Jetzt war es aber schon der Zeit, den einzig wahren Rangers die Aufwartung zu machen. Da das Nationalstadion in Freetown derzeit komplett out of order ist – angeblich wird es von einer China-Kolonne renoviert und die Nationalelf trägt ihre Heimspiele in Liberia aus – ist die erst vor zwei Jahren eröffnete 6.000 Menschen fassende ‚Southern Arena‘ das Vorzeigestadion des Landes. Irgendwer in Bo hat Geld, auch die Rangers werden sehr gehypt, hinken den Erwartungen als Vierter des Tableaus aber hinterher.

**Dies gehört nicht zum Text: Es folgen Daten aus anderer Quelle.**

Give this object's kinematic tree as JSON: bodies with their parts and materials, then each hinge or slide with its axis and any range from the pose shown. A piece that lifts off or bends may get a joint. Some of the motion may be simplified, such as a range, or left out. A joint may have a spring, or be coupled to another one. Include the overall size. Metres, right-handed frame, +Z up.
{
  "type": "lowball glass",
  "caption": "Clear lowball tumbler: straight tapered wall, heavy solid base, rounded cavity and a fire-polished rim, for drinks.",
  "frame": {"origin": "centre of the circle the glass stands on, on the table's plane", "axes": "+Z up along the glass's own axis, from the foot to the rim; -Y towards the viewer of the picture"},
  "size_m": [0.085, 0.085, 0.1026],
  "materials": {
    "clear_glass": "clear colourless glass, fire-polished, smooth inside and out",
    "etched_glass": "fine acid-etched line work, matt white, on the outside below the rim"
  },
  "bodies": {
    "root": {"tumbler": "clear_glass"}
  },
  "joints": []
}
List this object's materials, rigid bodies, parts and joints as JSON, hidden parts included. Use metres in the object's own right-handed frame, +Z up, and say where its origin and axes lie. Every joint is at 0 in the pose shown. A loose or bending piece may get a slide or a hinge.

Davon überzeugten sich etwa 1.500 Zuschauer, die ein planloses und begrenzt ansehnliches bis in die Schlussphase von Fehlpässen geprägtes Gebolze geboten bekamen, bevor es dann doch noch abging. Zunächst gingen die Gastgeber per Handelfmeter zehn Minuten vor dem Ende in Führung und fingen sich in der Schlussminute im Gefühl des sicheren Sieges zur Freude der zwanzig Gäste-Fans noch den Ausgleich. Damit war ein Betreuer der Gastgeber nicht einverstanden, was mit einem Platzverweis belohnt wurde. Und schließlich gab es in der achtminütigen Nachspielzeit noch jeweils ein weiteres Mal den roten Karton für heim und auswärts. Während der zweiten Hälfte hatte es angefangen wie aus Eimern zu schütten. Mit dem Spielende beruhigte sich das, so dass wir halbwegs trocken am Hotel ankamen. Im Laufe des Abends nahm der Niederschlag aber wieder zu und hörte erst am frühen Morgen wieder auf.